I want to become more intentional. I want to spread the good news and find ways to show God's love.

How do you share the good news?

Wednesday, October 2, 2013

Dear October...

You are my first full month of school and I hope that you are kind to me. Please help my kids to not be totally hyped up on sugar or totally zombies from lack of sleep as we move into the year. This is the time that 'fall' really hits and I'm excited to see the leaves change color but not excited to see our days dwindle down to nothing. Clearly I'm conflicted on how I feel but here are some of the things I'm looking forward to this month.



1. FFA National Convention! Even though it is only my first year teaching I get to go on a trip to Louisville, KY with 11 of my students who qualified for Nationals! I am absolutely thrilled! Since I student taught and helped many of them last year I don't feel bad about the school paying a ridiculously high amount of money to send me. I went to Nationals as a student and I can't wait to see my students experience it.

2. Homecoming...high school style! My school has homecoming this month and I'm excited for all of the hoo-rah that accompanies it. I love participating in Spirit Weeks and being silly with my kids. It also will be the first home football game I can go to, FINALLY! It will be a fun week.

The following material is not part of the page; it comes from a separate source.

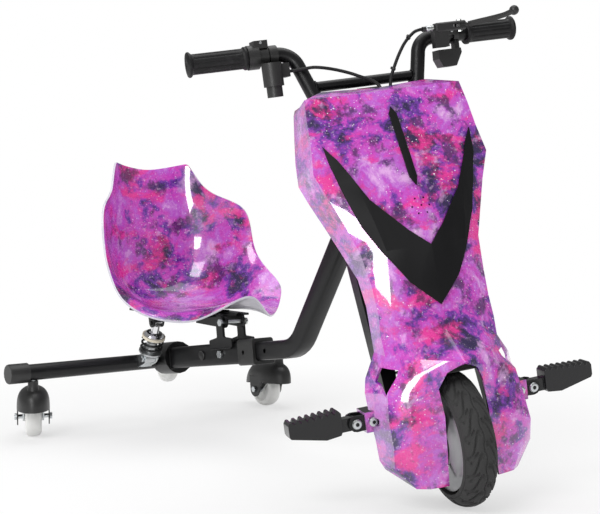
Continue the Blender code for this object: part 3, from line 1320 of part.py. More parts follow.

3. Marching Band Competitions. My boyfriend teaches drumline for a couple of high schools and October means marching band competition season, which means he will be traveling closer to me more often and I get to see him almost every other weekend. :]

4. Fall clothes! I am wearing my first outfit of leggings and a sweater dress today and I love it. So comfortable yet it looks like it's actually cute. I also have been wearing quite a few scarves and my boots with skinny jeans. All of these are total wins. Now I just want to go buy some new boots!

5. Corn Maze & Pumpkin Patch adventures! I am going to go to the corn maze this weekend with some of my friends and I haven't done that since high school. Nothing says October like a pumpkin patch and corn maze!

I hope you all have some equally wonderful things to look forward to this month!